It's time to take a sigh of relief.


The quantified self is often used to help users mold new habits in the name of self-improvement, whether it's helping people drink more water, eat fewer calories, walk a thousand steps per day, or spend less money.

But those are issues where the benefits and ramifications are easily percieved. How could the quantified self be used to help people become cognizant of personal issues that are easily overlooked or difficult to combat, like mental fatugue?


We began the design process by interviewing a variety of people about their daily habits and their perception of stress and fatigue. We found that there was definitely a gap between people's knowledge and self-awareness of mental fatigue. The busy agendas, both social and professional, of the people we interviewed meant that they didn't know when or how to take a break to catch their break throughout the day.

"Physical exhaustion is fine, but mental stress is more overwhelming; I don't know how to deal with it."


As we combed through our interview notes, we came to the conclusion that we could leverage the quantified self to help people become aware about their state of mental fatigue while integrating micro-interventions to help users along their day.

We began to do research into what the quantifiable symptoms of mental fatigue were, as well as what strategies were commonly recommeneded for managing stress.

Our research into physical symptoms revealed that pulse, blood pressure, respiration rate, and sweat were indicators that we could use; one study indicated that a patch of sweat glands on the upper arm was most closely linked to stress, therefore a low-profile armband that contained the comonents needed to track these attributes would provide the best data for the system to utiize.

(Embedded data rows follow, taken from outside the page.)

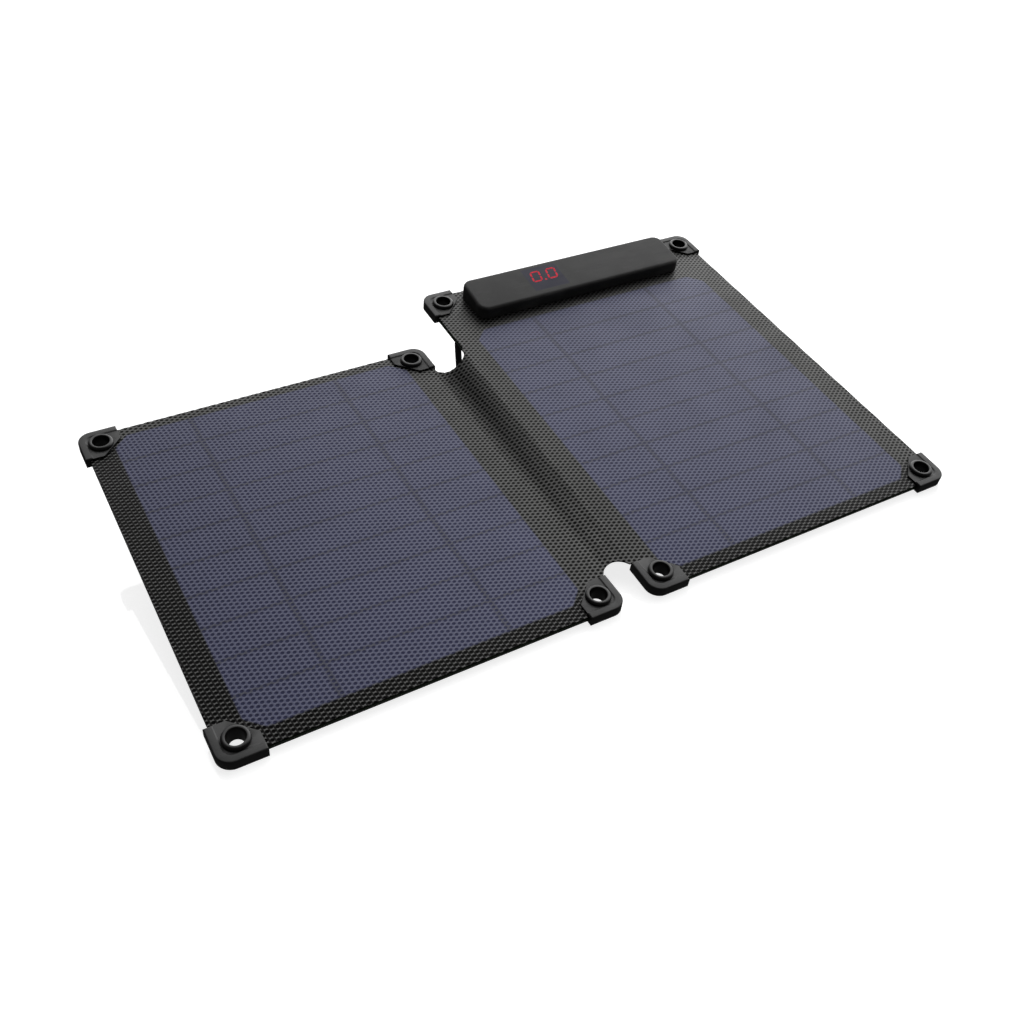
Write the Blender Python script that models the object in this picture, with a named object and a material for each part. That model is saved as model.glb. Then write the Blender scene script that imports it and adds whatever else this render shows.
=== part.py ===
"""Folding two-leaf solar charger, unfolded and standing tilted on its two wire stands.

Each leaf is a thin laminate (front sheet, cell strips, board, back sheet) whose four corners
are wrapped by moulded guards with eyelets. A fabric web joins the leaves and is the fold line.
The right leaf also carries the controller box on its far edge, so it is deeper than the left.
"""
import math

import bmesh
import bpy
from mathutils import Matrix, Vector

# Everything is in millimetres here and is scaled to metres as meshes are made.
MM = 0.001

# ---- Leaf frame: X across, Y away from the user, Z out of the front, Z = 0 at the eyelet tops.
EYELET_SPAN = 134.0             # between the two eyelet columns of a leaf
LEFT_DEPTH = 151.6              # near eyelet row to far eyelet row, left leaf
RIGHT_DEPTH = 175.5             # the same on the right leaf, which carries the controller
HALF_FOLD = 13.8                # fold line to the nearest eyelet column
SHEET_MARGIN = 6.2              # eyelet centre to the sheet's edge
SHEET_CORNER = 4.0              # sheet corner radius
TILT_RIGHT = math.radians(15.05)
TILT_LEFT = math.radians(12.55)
HINGE_RISE = 0.3                # fold axis above the eyelet tops, so the leaves close flat

# ---- Laminate levels (top, bottom), front to back.
FRONT_Z = (-2.0, -2.4)
RIBBON_Z = (-2.5, -2.6)
CELL_Z = (-2.7, -2.9)
BOARD_Z = (-3.0, -3.7)
BACK_Z = (-3.8, -4.2)
EASE = 0.15                     # gap kept between neighbouring surfaces

# ---- Corner guards and eyelets.
GUARD_REACH = 8.0               # eyelet centre to the guard's outer edges
GUARD_SIDE = 15.7
GUARD_INNER_EDGE = 7.35         # the short edges each side of the diagonal
GUARD_CORNER = 5.5
GUARD_TOP = -0.93
GUARD_BOTTOM = -4.98
GUARD_PLATEAU = -1.3            # floor of the shallow recess around the eyelet
GUARD_LIP = 2.6                 # width of the raised lip along the outer edges
GUARD_ROUND = 0.5
EYELET_BORE = 3.2               # at the crown; the bore narrows towards the back
EYELET_FOOT_BORE = 2.6
EYELET_TUBE = 3.7
EYELET_FLANGE = 4.8
EYELET_FOOT = (-5.13, -5.7)     # upper and lower face of the back flange
EYELET_HOLE = EYELET_TUBE + 0.25

# ---- Cells.
CELL_COUNT = 10
CELL_PITCH = 15.35
CELL_GAP = 0.5
BLOCK_WIDTH = 125.5
BLOCK_CHAMFER = 8.0
LEFT_BLOCK_X = -HALF_FOLD - EYELET_SPAN + 4.2
LEFT_BLOCK_Y = 0.4
RIGHT_BLOCK_X = HALF_FOLD + 3.0
RIGHT_BLOCK_Y = -0.6
RIBBON_WIDTH = 1.4
RIBBON_PLACES = (0.25, 0.75)    # across the block's width

# ---- Fold web.
WEB_HALF = HALF_FOLD - SHEET_MARGIN - EASE
WEB_NEAR = (12.0, 6.2)          # crown of the near notch above the near eyelet row, and its radius
WEB_FAR = (LEFT_DEPTH - 14.9, 6.9)
WEB_SHOULDER = 5.7              # half width of the near notch, where it meets the guards
WEB_THICKNESS = 0.8
WEB_COLUMNS = 10
WEB_ROWS = 12

# ---- Controller box.
BOX_X = (24.6, 136.2)
BOX_Y = (158.4, 180.0)
BOX_TOP = (3.65, 5.15)          # front and back height of the sloping top
BOX_CORNER = 4.6
BOX_ROUND = 1.2
BOX_WALL = 1.3
TUB_X = (32.0, 129.0)
TUB_Y = 165.0
TUB_TOP = -2.1
TUB_WALL = 1.2
BASE_PLATE_X = (27.0, 134.3)
BASE_PLATE_Y = 160.4
BASE_Z = (-4.95, -4.35)         # underside and upper face of the base plate
TUB_FLOOR = -4.15
PCB_X = (36.0, 125.0)
PCB_Y = (167.0, 178.5)
PCB_Z = (-4.0, -3.2)
DISPLAY = ((56.0, 77.0), (166.6, 176.0), (-3.1, 2.3))
INDUCTOR = (47.0, 172.5, 3.4)   # centre and radius
INDUCTOR_Z = (-3.1, 0.1)
USB_A = dict(x=108.0, width=13.1, z=(-3.1, 2.5), y=166.6, wall=0.35)
USB_C = dict(x=90.0, width=9.0, z=(-3.1, 0.2), y=172.0, wall=0.35)

# ---- Wire stands: a bent wire with its two ends held in clips under the leaf.
WIRE = 1.5                      # radius
STAND_BEND = 4.0
STAND_PIN = 7.0                 # length of the inturned ends
PIVOT_Z = -6.4
RIGHT_STAND = dict(x=(10.5, 138.5), y=154.0)
LEFT_STAND = dict(x=(-138.5, -10.5), y=131.0)
CLIP_WIDTH = 5.0
CLIP_HALF_DEPTH = 3.6
CLIP_Z = (-8.6, -4.35)
CLIP_BORE = WIRE + 0.2

TURN = 24                       # facets round an eyelet
ARC = 5                         # facets round a quarter turn of an outline


# ---------------------------------------------------------------- materials

def material(name, colour, roughness, metallic=0.0):
    mat = bpy.data.materials.new(name)
    mat.use_nodes = True
    shader = mat.node_tree.nodes["Principled BSDF"]
    shader.inputs["Base Color"].default_value = (*colour, 1.0)
    shader.inputs["Roughness"].default_value = roughness
    shader.inputs["Metallic"].default_value = metallic
    mat.diffuse_color = (*colour, 1.0)
    return mat


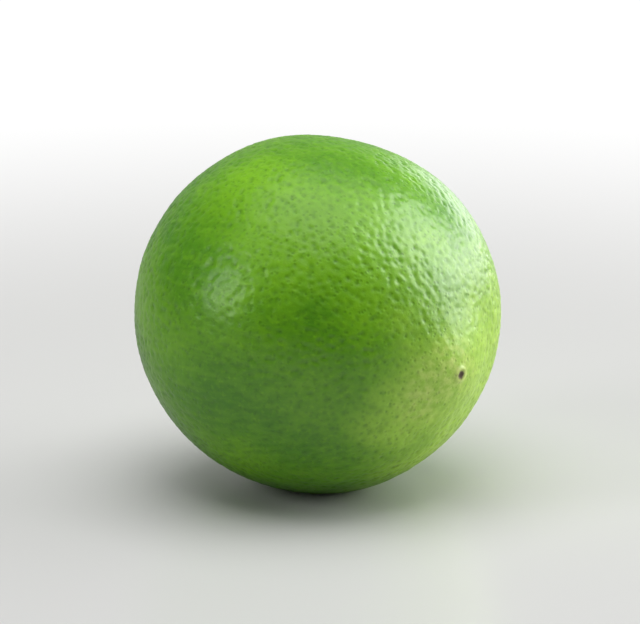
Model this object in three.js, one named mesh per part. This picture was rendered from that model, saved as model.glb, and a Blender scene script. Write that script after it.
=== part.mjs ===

So to this end, I created a rough mockup out of clay and a neoprene-like fabric: if the wearable was to be worn on the upper arm, then it would need to be able to be worn discreetely so as not to draw attention and comfortably so that people would actually want to wear it. The wearable would comprise of an armband containing an optical heart rate sensor as well as bio-impedance sensors for respiration and sweat; a removable module would contain a battery, connectivity radios, and other sensors such as an accelerometer. The size of the module was based off a Fitbit Surge, as it contains a similar complement of sensors while having respectable battery life.

I conducted several hallway wearability tests with the mockup; although the weight was heavier than an actual wearable would be, it was sufficiently discrete and comfortable.

On the software side, we decided on prompting users to engage in micro-activities that would be triggered by either shifts in the user's tracked metrics or by a mere matter of time. Activities included "Take a bathroom break", "Go get some water", and "Go outside for a few minutes". These were optimized for people with desk jobs, as all of these prompts involved getting up and walking for a little bit, but they are also dismissable.


While this project was an academic exercise, industry has already begun shifting in this general direction: other wearables such as Spire aims to deliver on the same goal, while other wearables like the try to encourage users to reach activity goal in a simple and realistic manner.